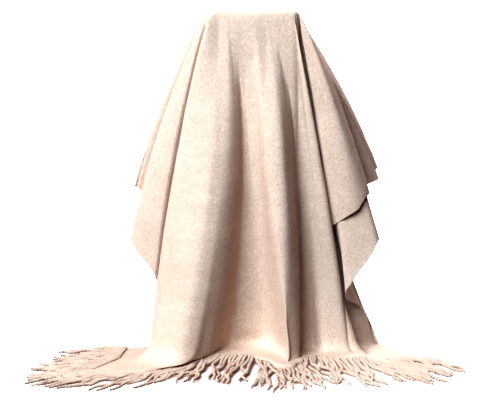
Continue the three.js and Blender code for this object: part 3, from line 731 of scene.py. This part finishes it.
class SHAWL_OT_stage(bpy.types.Operator):
    """Adds the floor, the lights and the camera"""

    bl_idname = "shawl.stage"
    bl_label = "Stage"

    def execute(self, context):
        settings = context.scene.shawl_stage
        half = settings.floor_size / 2
        floor = mesh_object(
            "floor",
            np.array([(-half, -half, 0), (half, -half, 0), (half, half, 0), (-half, half, 0)]) / MM,
            [(0, 1, 2, 3)],
        )
        material = bpy.data.materials.new("pale matt floor")
        material.use_nodes = True
        shader = material.node_tree.nodes["Principled BSDF"]
        shader.inputs["Base Color"].default_value = (*linear("#f7f6f5"), 1)
        shader.inputs["Roughness"].default_value = 0.8
        shader.inputs["Emission Color"].default_value = (1, 1, 1, 1)
        # The floor glows though it is no lamp. Out from the cloth the glow is white, which keeps the floor evenly
        # bright and lifts its shadow. Close under the cloth it is dim warm brown, a painted shadow beneath the hem.
        where = add_node(material.node_tree, "ShaderNodeTexCoord").outputs["Object"]
        away = add_node(material.node_tree, "ShaderNodeVectorMath", {"operation": "LENGTH"}, None, {0: where})
        glow_and_painted_shadow = add_node(
            material.node_tree,
            "ShaderNodeMapRange",
            {"interpolation_type": "SMOOTHSTEP"},
            {"From Min": 0.22, "From Max": 0.37, "To Min": 0.08, "To Max": 0.95},
            {"Value": away.outputs["Value"]},
        )
        material.node_tree.links.new(glow_and_painted_shadow.outputs[0], shader.inputs["Emission Strength"])
        glow = add_node(material.node_tree, "ShaderNodeMix", {"data_type": "RGBA"}, None, {"Factor": glow_and_painted_shadow.outputs[0]})
        # Dim warm brown: the painted shadow colour close under the hem.
        glow.inputs["A"].default_value = (*linear("#8f4f3c"), 1)
        glow.inputs["B"].default_value = (1, 1, 1, 1)
        material.node_tree.links.new(glow.outputs["Result"], shader.inputs["Emission Color"])
        floor.data.materials.append(material)
        floor.visible_diffuse = False
        world = bpy.data.worlds.new("white surround")
        world.use_nodes = True
        tree = world.node_tree
        sky = add_node(tree, "ShaderNodeTexCoord").outputs["Generated"]
        side = add_node(
            tree, "ShaderNodeVectorMath", {"operation": "DOT_PRODUCT"}, {1: (-0.4, 0.9, 0.14)}, {0: sky}
        )
        glow = add_node(
            tree,
            "ShaderNodeMapRange",
            {"interpolation_type": "SMOOTHSTEP"},
            {"From Min": -0.6, "From Max": 0.9, "To Min": 0.045, "To Max": 0.85},
            {"Value": side.outputs["Value"]},
        )
        below = add_node(tree, "ShaderNodeSeparateXYZ", None, None, {"Vector": sky}).outputs["Z"]
        bounce = add_node(
            tree,
            "ShaderNodeMapRange",
            {"interpolation_type": "SMOOTHSTEP"},
            {"From Min": -0.35, "From Max": -0.9, "To Min": 0, "To Max": 0.45},
            {"Value": below},
        )
        fill = add_node(
            tree, "ShaderNodeMath", {"operation": "MAXIMUM"}, None, {0: glow.outputs[0], 1: bounce.outputs[0]}
        )
        seen = add_node(tree, "ShaderNodeLightPath").outputs["Is Camera Ray"]
        power = add_node(tree, "ShaderNodeMix", {"data_type": "FLOAT"}, {"B": settings.world_power})
        tint = add_node(tree, "ShaderNodeMix", {"data_type": "RGBA"})
        warm = add_node(tree, "ShaderNodeMix", {"data_type": "RGBA"}, None, {"Factor": fill.outputs[0]})
        warm.inputs["A"].default_value = (*linear("#ff8a5c"), 1)
        warm.inputs["B"].default_value = (1, 1, 1, 1)
        tree.links.new(warm.outputs["Result"], tint.inputs["A"])
        tint.inputs["B"].default_value = (1, 1, 1, 1)
        background = tree.nodes["Background"]
        for node, socket in ((power, "Strength"), (tint, "Color")):
            tree.links.new(seen, node.inputs["Factor"])
            tree.links.new(node.outputs["Result"], background.inputs[socket])
        tree.links.new(fill.outputs[0], power.inputs["A"])
        context.scene.world = world
        for name, place, side, power in (
            ("key", (-2.0, -3.5, 3.5), 3.6, settings.key_power),
            ("back fill", (2.1, 3.6, 2.4), 2.4, 0.4 * settings.key_power),
        ):
            lamp_data = bpy.data.lights.new(name, "AREA")
            lamp_data.size = side
            lamp_data.energy = power
            lamp_data.color = linear("#dff5ff")
            lamp = bpy.data.objects.new(name, lamp_data)
            lamp.location = place
            aim = np.array([0, 0, 0.35]) - np.array(place)
            tilt = math.atan2(math.hypot(aim[0], aim[1]), -aim[2])
            lamp.rotation_euler = (tilt, 0, math.atan2(aim[1], aim[0]) - math.pi / 2)
            context.collection.objects.link(lamp)
        data = bpy.data.cameras.new("camera")
        data.sensor_width = 36
        data.lens = 72
        camera = bpy.data.objects.new("camera", data)
        camera.location = (-0.004, -2.157, 0.712)
        camera.rotation_euler = (math.radians(90 - 10.43), 0, 0)
        context.collection.objects.link(camera)
        context.scene.camera = camera
        view = context.scene.view_settings
        view.view_transform = "Standard"
        view.exposure = 0.31
        view.gamma = 0.53
        return {"FINISHED"}


class SHAWL_OT_cloth(bpy.types.Operator):
    """Adds the draped cloth and both fringes"""

    bl_idname = "shawl.cloth"
    bl_label = "Cloth and fringes"

    def execute(self, context):
        columns, lands, grid, flat, outer, inner = cloth_mesh()
        verts, faces, places = shell_of(outer, inner, flat)
        cloth = mesh_object("shawl", verts, faces, places)
        cloth.data.materials.append(wool_material("brushed pashmina wool", context.scene.shawl_cloth))
        # The yarn is the same wool with a painted shade: 6 % darker, standing in for its plies shading one another.
        yarn = wool_material("twisted pashmina yarn", context.scene.shawl_cloth, painted_shade=0.94)
        fringe = context.scene.shawl_fringe
        tree = strand_tree(yarn, fringe)
        front = strands_object("fringe_front", hem_strands(columns, lands, grid, True, fringe), tree)
        back = strands_object("fringe_back", hem_strands(columns, lands, grid, False, fringe), tree)
        for piece, nodes, slot in (
            (cloth, ("top_panel", "front_fall", "right_fall", "back_fall", "left_fall"), "cloth"),
            (front, ("front_fringe",), "fringe"),
            (back, ("back_fringe",), "fringe"),
        ):
            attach(piece, "root")
            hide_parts(*nodes)
        return {"FINISHED"}


class SHAWL_OT_plinth(bpy.types.Operator):
    """Paints the plinth"""

    bl_idname = "shawl.plinth"
    bl_label = "Plinth"

    def execute(self, context):
        material = bpy.data.materials.new("matt painted board")
        material.use_nodes = True
        tree = material.node_tree
        shader = tree.nodes["Principled BSDF"]
        where = add_node(tree, "ShaderNodeTexCoord").outputs["Object"]
        orange_peel = add_node(
            tree, "ShaderNodeTexNoise", None, {"Scale": 420, "Detail": 2}, {"Vector": where}
        )
        bump = add_node(
            tree, "ShaderNodeBump", None, {"Strength": 0.15, "Distance": 0.0004}, {"Height": orange_peel.outputs[0]}
        )
        shader.inputs["Base Color"].default_value = (*linear("#f1efec"), 1)
        shader.inputs["Roughness"].default_value = 0.55
        tree.links.new(bump.outputs[0], shader.inputs["Normal"])
        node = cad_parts["plinth"]
        node.data.materials.clear()
        node.data.materials.append(material)
        return {"FINISHED"}


class SHAWL_PT_panel(bpy.types.Panel):
    """Lists the operators and settings"""

    bl_label = "Draped shawl"
    bl_space_type = "VIEW_3D"
    bl_region_type = "UI"
    bl_category = "Shawl"

    def draw(self, context):
        for name in ("shawl.stage", "shawl.cloth", "shawl.plinth"):
            self.layout.operator(name)
        for group in (context.scene.shawl_cloth, context.scene.shawl_fringe, context.scene.shawl_stage):
            for name in group.bl_rna.properties.keys():
                if name not in ("rna_type", "name"):
                    self.layout.prop(group, name)


CLASSES = (
    ShawlSettings,
    FringeSettings,
    StageSettings,
    SHAWL_OT_stage,
    SHAWL_OT_cloth,
    SHAWL_OT_plinth,
    SHAWL_PT_panel,
)
GROUPS = {"shawl_cloth": ShawlSettings, "shawl_fringe": FringeSettings, "shawl_stage": StageSettings}


def register():
    for cls in CLASSES:
        bpy.utils.register_class(cls)
    for name, group in GROUPS.items():
        setattr(bpy.types.Scene, name, bpy.props.PointerProperty(type=group))


def unregister():
    for name in GROUPS:
        delattr(bpy.types.Scene, name)
    for cls in reversed(CLASSES):
        bpy.utils.unregister_class(cls)


def main():
    register()
    bpy.ops.shawl.stage()
    bpy.ops.shawl.cloth()
    bpy.ops.shawl.plinth()


if __name__ == "__main__":
    main()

* * * * * * *

Each line in the data that holds the string "piece" should be found and copied.

Output of the exercise:
        for piece, nodes, slot in (
            attach(piece, "root")